Locate the line that contains "Model this object" in the entries below, then repeat it and every following line through the line that contains "from mathutils import Matrix", exactly, and no others.
## BEGIN THE INPUT
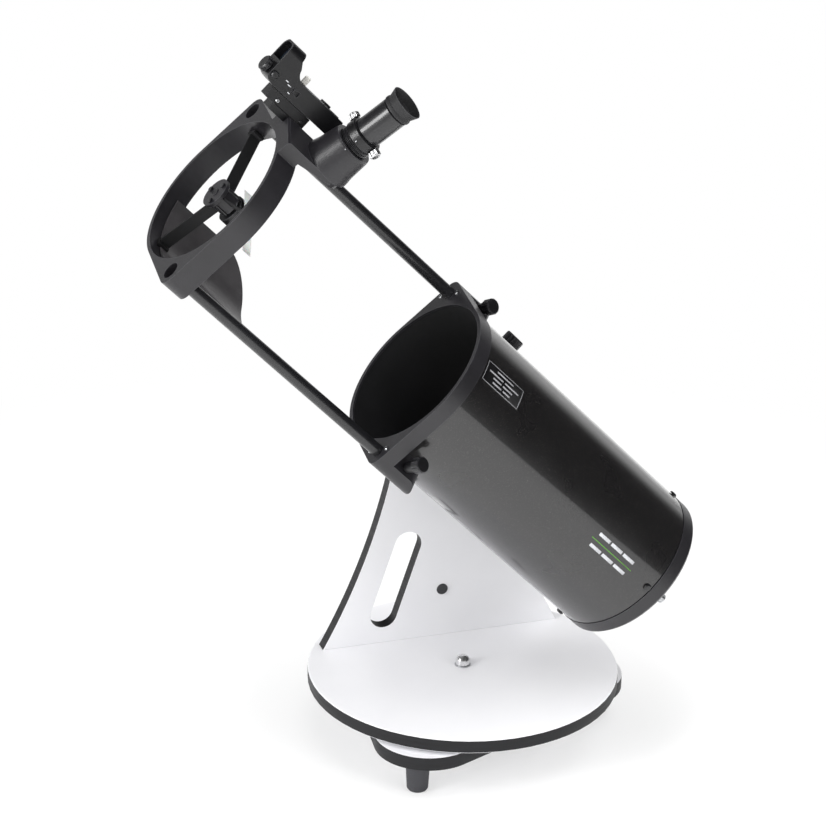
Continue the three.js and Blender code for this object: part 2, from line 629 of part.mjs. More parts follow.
## END THE INPUT
## BEGIN THE INPUT
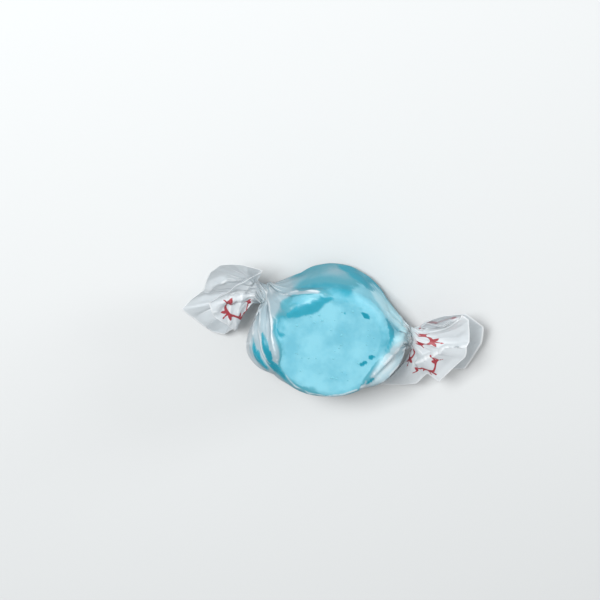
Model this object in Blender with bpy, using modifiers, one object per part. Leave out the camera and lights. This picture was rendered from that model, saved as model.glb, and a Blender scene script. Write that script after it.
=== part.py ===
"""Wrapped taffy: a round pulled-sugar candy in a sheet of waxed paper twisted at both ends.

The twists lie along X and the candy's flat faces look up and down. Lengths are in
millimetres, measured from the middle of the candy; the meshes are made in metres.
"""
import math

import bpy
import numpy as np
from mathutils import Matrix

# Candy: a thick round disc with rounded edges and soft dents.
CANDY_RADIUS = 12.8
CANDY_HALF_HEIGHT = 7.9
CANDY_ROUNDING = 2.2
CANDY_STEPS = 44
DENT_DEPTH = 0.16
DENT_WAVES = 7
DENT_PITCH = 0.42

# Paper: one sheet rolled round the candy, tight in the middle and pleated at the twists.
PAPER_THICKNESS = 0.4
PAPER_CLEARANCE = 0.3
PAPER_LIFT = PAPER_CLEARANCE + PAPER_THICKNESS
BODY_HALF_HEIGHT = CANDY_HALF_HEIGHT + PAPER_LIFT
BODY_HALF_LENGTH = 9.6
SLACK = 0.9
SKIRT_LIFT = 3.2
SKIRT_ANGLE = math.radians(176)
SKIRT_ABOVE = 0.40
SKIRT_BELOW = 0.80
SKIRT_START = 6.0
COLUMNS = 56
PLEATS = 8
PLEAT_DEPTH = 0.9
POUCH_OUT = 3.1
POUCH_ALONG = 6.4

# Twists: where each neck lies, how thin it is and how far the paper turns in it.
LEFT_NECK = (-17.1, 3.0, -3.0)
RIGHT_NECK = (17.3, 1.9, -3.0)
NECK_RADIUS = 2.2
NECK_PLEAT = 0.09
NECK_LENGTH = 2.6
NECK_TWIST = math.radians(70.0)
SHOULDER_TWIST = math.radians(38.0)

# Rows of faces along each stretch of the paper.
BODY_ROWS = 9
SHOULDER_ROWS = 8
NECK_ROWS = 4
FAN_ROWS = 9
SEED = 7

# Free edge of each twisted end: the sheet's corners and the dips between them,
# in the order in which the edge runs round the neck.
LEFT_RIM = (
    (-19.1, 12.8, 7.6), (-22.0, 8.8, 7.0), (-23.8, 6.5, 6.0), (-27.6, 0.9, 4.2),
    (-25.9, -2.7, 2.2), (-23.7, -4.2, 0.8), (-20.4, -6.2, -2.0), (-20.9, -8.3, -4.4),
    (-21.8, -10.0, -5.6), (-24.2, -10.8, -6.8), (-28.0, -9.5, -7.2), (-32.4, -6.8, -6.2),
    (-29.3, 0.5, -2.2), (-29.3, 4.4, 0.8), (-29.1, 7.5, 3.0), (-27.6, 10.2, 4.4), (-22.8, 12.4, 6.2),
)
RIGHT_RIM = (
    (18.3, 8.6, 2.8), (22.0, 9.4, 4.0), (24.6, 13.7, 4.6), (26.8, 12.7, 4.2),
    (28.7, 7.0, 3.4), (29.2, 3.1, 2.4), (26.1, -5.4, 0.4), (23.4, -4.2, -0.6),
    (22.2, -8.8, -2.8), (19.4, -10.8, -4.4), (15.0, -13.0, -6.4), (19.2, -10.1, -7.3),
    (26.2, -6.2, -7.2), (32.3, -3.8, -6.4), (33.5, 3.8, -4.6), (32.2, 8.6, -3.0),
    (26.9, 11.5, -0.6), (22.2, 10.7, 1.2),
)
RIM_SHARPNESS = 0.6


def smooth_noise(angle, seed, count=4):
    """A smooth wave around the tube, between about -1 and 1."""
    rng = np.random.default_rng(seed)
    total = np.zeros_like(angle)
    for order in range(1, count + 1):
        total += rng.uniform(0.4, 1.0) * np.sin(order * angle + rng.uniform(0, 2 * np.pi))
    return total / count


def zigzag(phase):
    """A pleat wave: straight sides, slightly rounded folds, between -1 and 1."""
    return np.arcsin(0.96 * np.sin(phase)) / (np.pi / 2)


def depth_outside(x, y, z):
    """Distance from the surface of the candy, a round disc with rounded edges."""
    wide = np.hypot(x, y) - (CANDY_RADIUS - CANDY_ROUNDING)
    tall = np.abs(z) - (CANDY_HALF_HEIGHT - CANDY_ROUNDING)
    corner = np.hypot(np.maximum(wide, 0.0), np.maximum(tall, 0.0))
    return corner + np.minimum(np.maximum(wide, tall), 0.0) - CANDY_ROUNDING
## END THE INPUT
SOLUTION FOR THIS EXERCISE ->
Model this object in Blender with bpy, using modifiers, one object per part. Leave out the camera and lights. This picture was rendered from that model, saved as model.glb, and a Blender scene script. Write that script after it.
=== part.py ===
"""Wrapped taffy: a round pulled-sugar candy in a sheet of waxed paper twisted at both ends.

The twists lie along X and the candy's flat faces look up and down. Lengths are in
millimetres, measured from the middle of the candy; the meshes are made in metres.
"""
import math

import bpy
import numpy as np
from mathutils import Matrix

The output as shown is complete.